The person who has been conceived by God does not want to practice sin and does not choose to practice sin. Why? He discovered God’s love. He discovered the privilege of being righteous. He wants to be righteous and do righteous things. He has no desire to be evil or to practice ungodliness. He is elated that Christ destroyed evil in him through forgiveness.

John’s declaration and the too common practice of some who have been baptized illustrate the failure to see life from God’s perspective. How many baptized people say, “If you cannot show me in the Bible where it says that I will go to hell if I do that, leave me alone.” How many say, “Just show me where the Bible condemns that?” How many say, “Well, I don’t see anything wrong with that.”

I suggest that the church has fought the wrong problem in the wrong way too long. In our attempt to prove that every kind of sin will send a person to hell, we did and do things that Christians conceived by God should never do. We created commands when we needed one. We took proof texts out of context. We used creative logic and deduction. All to try to prove that a Christian will go to hell or be condemned if he or she practices sin.

We lost sight of the basic problem. We believed that the basic problem was correcting ungodly behavior. In truth, the basic problem is changing the heart. Have we ever proven that we can change behavior without touching hearts!

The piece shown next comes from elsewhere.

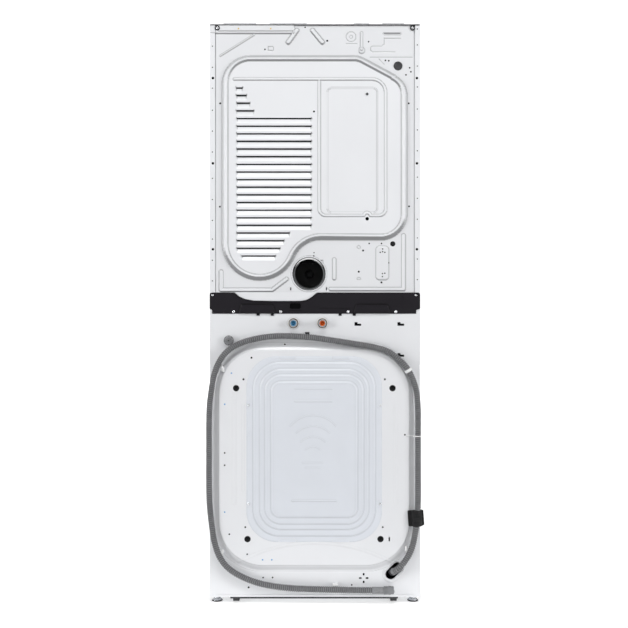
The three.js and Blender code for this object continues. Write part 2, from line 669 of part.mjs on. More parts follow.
place('blower_wheel', turned([
  [6.6, 150], [70, 150], [70, 178], [66, 178], [66, 154], [14, 154], [14, 166], [6.6, 166],
], MOTOR.x, MOTOR.z, 20), DARK_PLASTIC);

// Outline of a belt round the drum and the motor pulley, as two arcs and two straight runs
function beltOutline(bigR, smallR) {
  const dx = MOTOR.x;
  const dz = MOTOR.z - DRYER_AXIS;
  const down = Math.atan2(dz, dx);
  const spread = Math.acos((bigR - smallR) / Math.hypot(dx, dz));
  const shape = new THREE.Path();
  shape.absarc(0, DRYER_AXIS, bigR, down + spread, down - spread + 2 * Math.PI, false);
  shape.absarc(MOTOR.x, MOTOR.z, smallR, down - spread, down + spread, false);
  return shape.getPoints(12);
}

function drumBelt() {
  const thickness = 3;
  const outer = new THREE.Shape(beltOutline(DRUM_R + 2 + thickness, PULLEY_R + 1 + thickness));
  outer.holes.push(new THREE.Path(beltOutline(DRUM_R + 2, PULLEY_R + 1)));
  return sheetXZ(outer, -46, -32);
}
place('drum_belt', drumBelt(), BLACK_RUBBER);

// ---------------------------------------------------------------- doors
// A ring of channel section open at the back, with two knuckles and a finger notch
function doorFrame(axisZ) {
  let ring = turned([
    [152, -371], [170, -380], [214, -385], [DOOR_R, -372], [DOOR_R, -341.5], [231, -341.5],
    [231, -370], [213, -381.5], [172, -376.5], [156, -368.5], [156, -341.5], [152, -341.5],
  ], 0, axisZ, 24);
  for (const sign of [-1, 1]) {
    const near = axisZ + sign * 20;
    const far = axisZ + sign * 56;
    const [low, high] = [Math.min(near, far), Math.max(near, far)];
    ring = join(ring,
      rod('z', HINGE.x, HINGE.y, low, high, HINGE.knuckle, 20),
      block(HINGE.x, -DOOR_R + 12, HINGE.y - HINGE.knuckle, HINGE.y + HINGE.knuckle, low, high));
  }
  ring = cut(ring, rod('z', HINGE.x, HINGE.y, axisZ - 24, axisZ + 24, 3.6, 12));
  return cut(ring, block(222, 245, -366, -341, axisZ - 38, axisZ + 38));
}

place('washer_door_frame', doorFrame(WASHER_AXIS), CHROME);
place('dryer_door_frame', doorFrame(DRYER_AXIS), CHROME);

place('washer_door_glass', turned([
  [0, -292], [95, -294], [122, -302], [140, -320], [147, -345], [150, -364], [150.6, -364],
  [150.6, -369], [146, -369], [143, -345], [136, -322], [119, -306], [94, -298.5], [0, -296.5],
], 0, WASHER_AXIS, 20), GLASS);

place('dryer_door_glass', turned([
  [0, -350], [100, -348.5], [150.4, -345], [150.4, -350], [100, -353.5], [0, -355],
], 0, DRYER_AXIS), GLASS);

export default tower;
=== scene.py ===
# Looks of the stacked laundry tower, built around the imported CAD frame.
# Sizes below are millimetres in the frame's axes: +X to the right seen from the doors,
# +Y towards the service side, +Z up. Meshes are made in metres.
import json
import math
from functools import reduce
from itertools import product
import bpy
import numpy as np
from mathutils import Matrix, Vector


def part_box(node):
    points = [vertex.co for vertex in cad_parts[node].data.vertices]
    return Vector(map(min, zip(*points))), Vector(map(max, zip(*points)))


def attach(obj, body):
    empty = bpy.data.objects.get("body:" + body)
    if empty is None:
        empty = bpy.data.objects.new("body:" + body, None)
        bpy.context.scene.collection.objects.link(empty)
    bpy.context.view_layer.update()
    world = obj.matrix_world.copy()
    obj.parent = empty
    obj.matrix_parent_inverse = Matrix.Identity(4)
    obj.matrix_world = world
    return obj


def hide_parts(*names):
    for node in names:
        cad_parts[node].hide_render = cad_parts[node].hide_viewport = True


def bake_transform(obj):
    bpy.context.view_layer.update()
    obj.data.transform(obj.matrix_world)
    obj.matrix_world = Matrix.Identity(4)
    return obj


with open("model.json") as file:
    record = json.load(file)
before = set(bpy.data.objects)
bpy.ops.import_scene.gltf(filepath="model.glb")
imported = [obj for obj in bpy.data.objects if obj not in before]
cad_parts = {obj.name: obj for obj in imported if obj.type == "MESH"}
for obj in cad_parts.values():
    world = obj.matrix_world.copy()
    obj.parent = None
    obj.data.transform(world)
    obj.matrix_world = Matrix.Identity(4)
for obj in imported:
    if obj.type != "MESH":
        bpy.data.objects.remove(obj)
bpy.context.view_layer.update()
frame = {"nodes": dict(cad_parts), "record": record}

MM = 0.001


def box_mm(node):
    low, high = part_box(node)
    return np.array(low) / MM, np.array(high) / MM


# ------------------------------------------------------------------ camera
BACK_PLANE = 350.0
EYE_DISTANCE = 3000.0
FRAME_SPAN = 2047.0            # what the view spans at the back plane
EYE = (3.0, BACK_PLANE + EYE_DISTANCE, 943.0)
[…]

The Christian who chooses to practice unrighteous behavior understands little or nothing about God’s love. He or she feels no sense of privilege in being God’s child. He or she finds no joy in practicing righteousness. Joy is found in practicing sin if he or she can just find a way to do it without being punished. The motivation is to avoid hell. It is not being a part of God’s family in heaven.

The person who is conceived by God is overwhelmed by the knowledge of God’s love. He or she finds it a privilege to be God’s child. It is an honor to practice righteousness.